月刊MD編集長(2代目)のブログ



ある方のFBで紹介されたので、「ニーチェの警鐘」読んでみました。




なかなか面白かったですね。とくに政治家のこき下ろし方はほかにはない小気味よさですね(笑)。




アナウンサー出身の神奈川県知事の話は、私も知らなかったのですが、ウケました。*笑い事じゃないんですけどね




かれは知事選の公約で、




「4年間で200万戸分の太陽光パネルを設置」を掲げたそうです。




まあこれが、大震災に便乗した物言いで、到底不可能であろうことはわかるのですが、




後日、記者団が公約の不履行を追及すると、この知事は、




「あのメッセージは役割を終えた、忘れて欲しい」




と、いともあっさりのたまわったそうです。




同書の著者は、




「詐欺師が政治家になる世の中、こういうあほを生み出すのが、ニーチェが警鐘を鳴らした『バカ』が力を握る世の中」と指摘しています。




まあ、いまの政権与党もまったく同じですよね。




かれは、この『バカ』をマスコミに扇動されやすい、判断力の低い低IQの集団「B層」として、ニーチェの警句を引用しながら、かれらがいかに社会の害毒かを独自の論拠で展開していきます。




この「B層」という言葉自体は、小泉郵政解散選挙時に大勝利をもたらした、とあるマーケティング企業がつかったものです。




「B層」とは、




維新とか、改革とか、グローバルとか、絆とか「平等、人権、民主」といった耳触りのよい言葉を盲信し、




「わかりやすさ」を求め、




それがもたらす陥穽や害毒を検証せずに(する力がない)、誘蛾灯のように引き寄せられ思考停止に陥る層だといいます。



怖いのは、これらの毒に冒された人ほど、

「自分は操られていない」

「自分は自分の意見を持っている」

と思っていたりするんだそうです。


テレビや雑誌に出てくる有名人の生活を「セレブ」と奉り、憧れ、




食べ物をFBやブログにアップしては、プロでもないのに、批評を加え、行った先の店舗では店主との会話を求める・・。そしてそんなカッチョイイ人に憧れ、「いいね!」を押しちゃう。これも「B層」。




うわーっ! 思い切り私も「B層」だ!(笑)




でも、私は小泉自民党はまったく評価しなかったし、あのワンフレーズポリティックスなんて、頭の悪さ以外なにも示していないと思っていたし・・(言い訳)。

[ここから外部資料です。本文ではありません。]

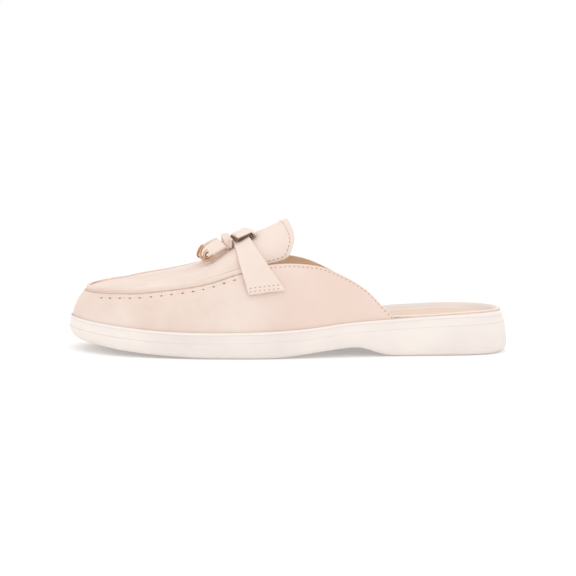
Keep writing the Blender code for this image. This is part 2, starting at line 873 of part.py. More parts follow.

でもユニクロの柳井さんもカミングアウトしていましたが、わたしも民主党に投票しちゃったし(恥)、




まあ、過ぎたことはどうでもいいのですが、この本の著者の4象限(A層からD層)の定義はちょっと雑で疑問もありますが、




そういえば、




維新とか、革命とか、革新とか(*前職は「革新」と名のついた雑誌だったし)、こういうものに対しては、ちょっと親近感を持ってしまうあたりは、私も「B層なんだなと思います。




ですが、




それらの耳触りのよい言葉の響きのもたらす陥穽、害毒を検証できる力、判断できる力、




これがあるかないかで、「B層」がもうちょっと細分化されるような気がします。




自分はそう心がけているぞ!という弁解ですが・・。




まあ、「ニーチェの警鐘」の筆者は、民主主義が『バカ』な「B層」を生みだすことをえんえんと言っているわけですが、




民主主義でなくとも、「B層」の類(マスコミがつくった世の中の空気に迎合する層)を生み出すわけであって、




私の好きな永井荷風さんの「断腸亭日乗」にこんな一文があります。




「日本現代の禍根は政党の腐敗と軍人の過激思想と国民の自覚亡きことの三事なり。政党の腐敗も軍人の暴行も、これを要するに一般国民の自覚に乏しきに起因するなり。個人の覚醒せざるがために起こることなり。然り而して個人の覚醒は将来においてもこれは到底望むべからざる事なるべし」。




これは日中戦争のはじまる前に書かれた日記の一文です。




荷風さんは、日本人の「B層」的素質をいちはやく見抜いていたんですね。




この一文、軍人を除けば、いまの日本にそのままあてはまります。




荷風さんのような「眼」、私も持ちたいものです。